Following this, I've been advised to raise a Git Issue to discuss if the ORCID Support plugin should be updated to have some notion of context awareness: #32 (comment)
Do you think it should have some notion of context awareness?
I've forked the ORCID Support repository and created a new branch to show the kind of change(s) I had made in my support tickets.
A new or different approach could be taken,
or what I have done could be improved upon to deliver an ideal result.
Changes include:
Additional POD and comments within #Rendering ORCIDs section.
Tab spacing on 'use' statements to align with package statement.
Additional use of fc and blessed,
via feature pragma on Perl 5.16 and higher,
and Scalar::Util packages respectively.
Changes to initial variables:
$repository instead of $session;
$item and $for_use_in declared/defined;
Some regular expressions defined.
Replacement of $session with $repository.
$uri definition refactored to ternary style.
$orcid replaced with $valid_orcid (validated against a regex).
Long-winded if statement, replaced with simply: if ($show_orcid).
Initial creation of orcid link removed.
Initial creation of static folder parameters for a get_url method added.
Append child statements for an ORCID link replaced with a validated return value from a render citation call. Validation includes a check for child nodes as a means to ensuring non-empty xhtml. I am unsure if this is the best approach for that purpose.

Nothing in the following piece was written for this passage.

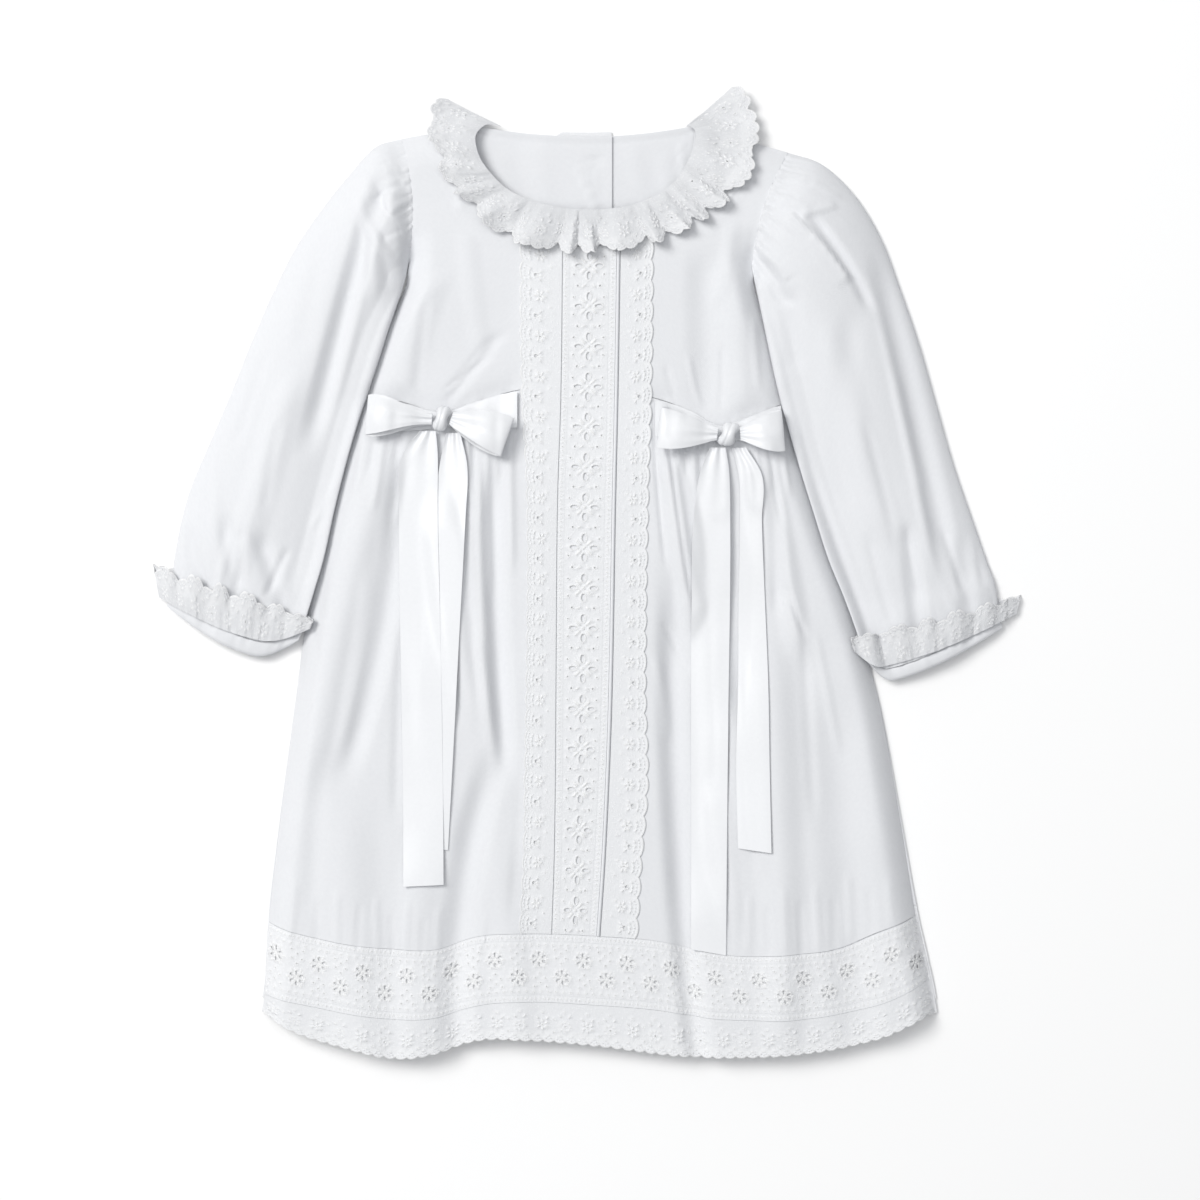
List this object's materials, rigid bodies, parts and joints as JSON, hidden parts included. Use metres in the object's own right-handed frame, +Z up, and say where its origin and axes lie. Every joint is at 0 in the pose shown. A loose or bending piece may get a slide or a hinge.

Original ORCID Link updates to $person_span now occur only if we have a $valid_orcid_link.
Regarding discussions and improvements...
'for_use_in' could perhaps be more specific - orcid_link_rendering_intent or orcid_link_for_use_in, or orcid_link_context;
or something broad could be adopted by EPrints across all render_citation calls.
Perhaps the mandatory 'in' from $state was originally intended to be used to derive context from, and could be adapted?
While working on the rudimentary means to achieve context-awareness for an ORCID link, I was hopping into z_orcid_support.pl and editing it multiple times, simply to change an ORCID link. Is an ORCID link a candidate for an object, and thus z_orcid_support could be left alone, and merely call a class to obtain a new ORCID link object instance as needed?
There are a bunch of display toggles in my rudimentary version.
A colleague has suggested in future, these toggles could be in config values set within cfg/cfg.d.
At an earlier stage, these were set using YAML config files, taking advantage of CPAN::Meta::YAML being in Perl Core since Perl 5.14 via the following:
On Perl 5.14 the YAML file needed a clearly indicated YAML document end via either a blank line at the end of the file, or a '...' rather than simply ending with an end of file and no blank line. Perl 5.16 didn't seem to care as much.
Email clients can be years behind web browsers. When rendering for an email context, consider whether linking to an svg file or more traditional gif or png incarnations of the ORCID ID badge image is more appropriate. A free trial of litmus could be used to make an assessment: https://www.litmus.com/email-previews
Email image embedding is not presently an option since EPrints Core does not currently implement content id headers for file attachments, and that could be changed.
The rudimental approach in this pull request currently requires a series of xml citation files to exist in cfg/citations/eprint/
Rather than all possibilities always being required to be accounted for with xml files,
a more dynamic approach could be taken. Similar to how a citation style is simply the filename of the citation to look for, there could be similar flexibility, allowing the xml citation files to be created as and when needed, rather than ever-present.
A middle ground would be a set of basic ones assumed to be present,
with more able to be created as needed.
The use of the fc feature for folded case comparisons,
means this rudimentary approach requires Perl 5.16 or higher.
That may or may not be desired,
and could be easily solved by requiring exact case sensitive matches.
I've used the standard EPrints POD footer, and its copyright notices,
and am unsure if that's appropriate for forks of this that will appear on the eprintsug / EPrints User Group.
The default behaviour is web page context.
Default assumptions may need to be discussed and decided upon.
As such, there is lots to discuss as regards the best way forwards,
with this as a starting point for these discussions.